Calabash Partners On PSA 'Rude2Respect'

Calabash Partners On PSA 'Rude2Respect'

Health stigma hurts. That’s the simple yet powerful message delivered in the animated PSA for The Simon Foundation entitled “Rude2Respect,” animated by Calabash, in conjunction with the creative design studio Group Chicago. The video can be seen on YouTube, as well as at Rude2Respect.org, affiliated social media channels and as part of various educational and marketing initiatives as the campaign evolves.

“We had seen Calabash's work and sought them out,” Barbara Lynk, Group Chicago’s Creative Director, said. “We were impressed with how well their creative team immediately understood the characters and their visual potential. Creatively they brought a depth of experience on the conceptual and production side that helped bring the characters to life. They also understood the spare visual approach we were trying to achieve. It was a wonderful creative collaboration throughout the process, and they are a really fun group of creatives to work with.”

Meet Blue And Pink

Opening with typography of their simple mission statement: “Challenging Health Stigma,” the PSA fades in to a warm yellow-hued wide shot from which the scene languidly emerges. It’s a warm, sunny day as two friends -- a short, teal-colored tear-dropped blob known simply as Blue and his slender companion “Pink” -- walk toward the camera. Blue nervously says, “I’m not sure about this,” to which Pink responds encouragingly, “You can’t stay home forever.”

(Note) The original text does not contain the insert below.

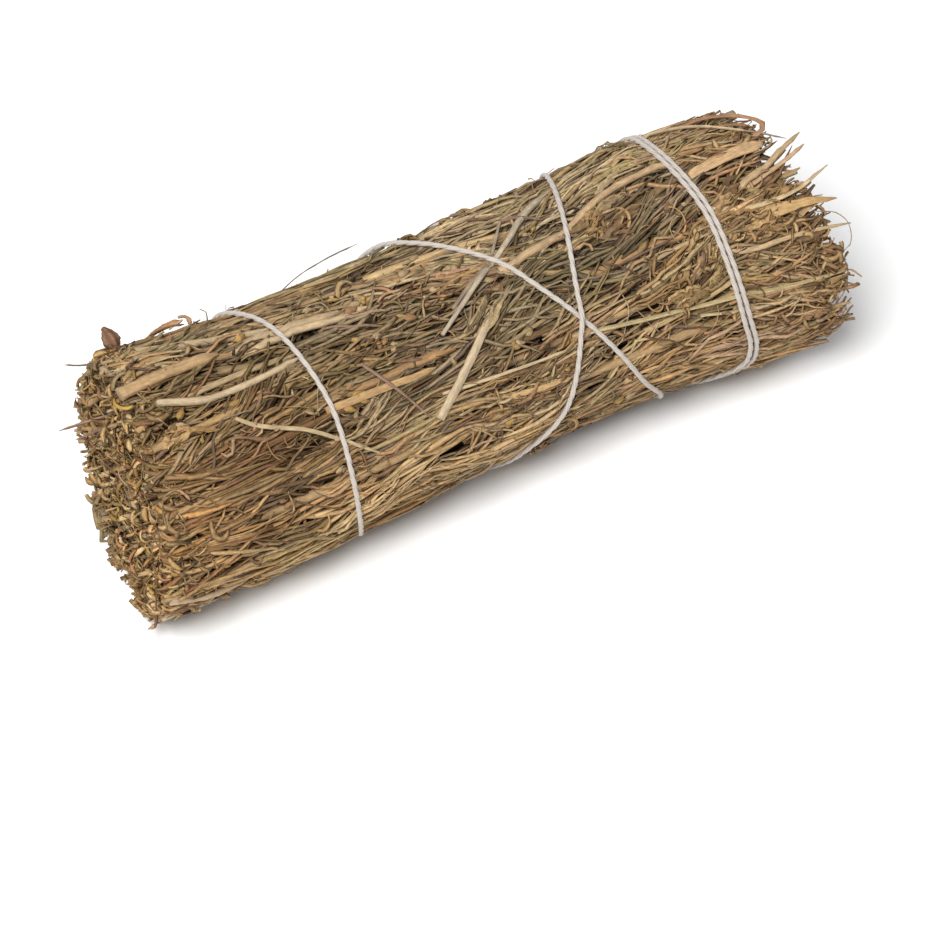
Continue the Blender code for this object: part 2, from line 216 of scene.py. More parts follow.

From there the two embark on what seems like a simple stroll to get ice cream, but underlying that is a deeper message about how such common events can be fraught with anxiety for those suffering from an array of health conditions that often results in awkward stares, well-intentioned but inappropriate comments, or downright rude behavior. Blue and Pink confront all of these in the form of unseen, aggressive skateboarders; and a woman that means well but is definitely not helping, but they stick together and rise above the insults. The spot ends with the simple words “Health stigma hurts. We can change lives” followed by a link to www.rude2respect.org.

Based on illustrated characters created by Group Chicago’s Founder/Creative Director Kurt Meinecke, Calabash Creative Director Wayne Brejcha notes that early on in the creative process they decided to go with what he called a 2 and-a-half D look.

“There is a charm in the simplicity of Kurt’s original illustrations with the flat shapes that we had to try very hard to keep as we translated Blue and Pink to the 3D world,” Brejcha says. “We also didn’t want to overly complicate it with a lot of crazy camera moves roller-coastering through the space or rotating around the characters. We constrained it to feel a little like two-and-a- half dimensions – 2D characters, but with the lighting and textures and additional physical feel you expect with 3D animation.”

Finding The Pace

For Sean Henry, Calabash’s Executive Producer, the primary creative obstacles centered on finding the right pacing for the story.

“We played with the timing of the edits all the way through production,” Henry explains. “The pace of it had a large role to play in the mood, which is more thoughtful than your usual rapid-fire ad. Also, finding the right emotions for the voices was also a major concern, we needed warmth and a friendly mentoring feel for Pink, and a feisty, insecure but likeable voice for Blue. Our voice talent (Rich Parenti as “Blue” and Alex Hall as “Pink”) nailed those qualities. Additionally, the dramatic events in the spot happen only in the audio with Pink and Blue responding to off-screen voices and action, so the sound design and music had a major story-telling role to play as well.”

Brejcha adds, “I hope we see more of Blue and Pink. The campaign has such a worthy purpose, and the characters have potential for many more episodes and insights. The issue of health stigma is a universal one. Abstractions are more universal than specific, and the style represents every environment, every city, and every person stigmatized by the way in which some health difficulty has affected his or her appearance.”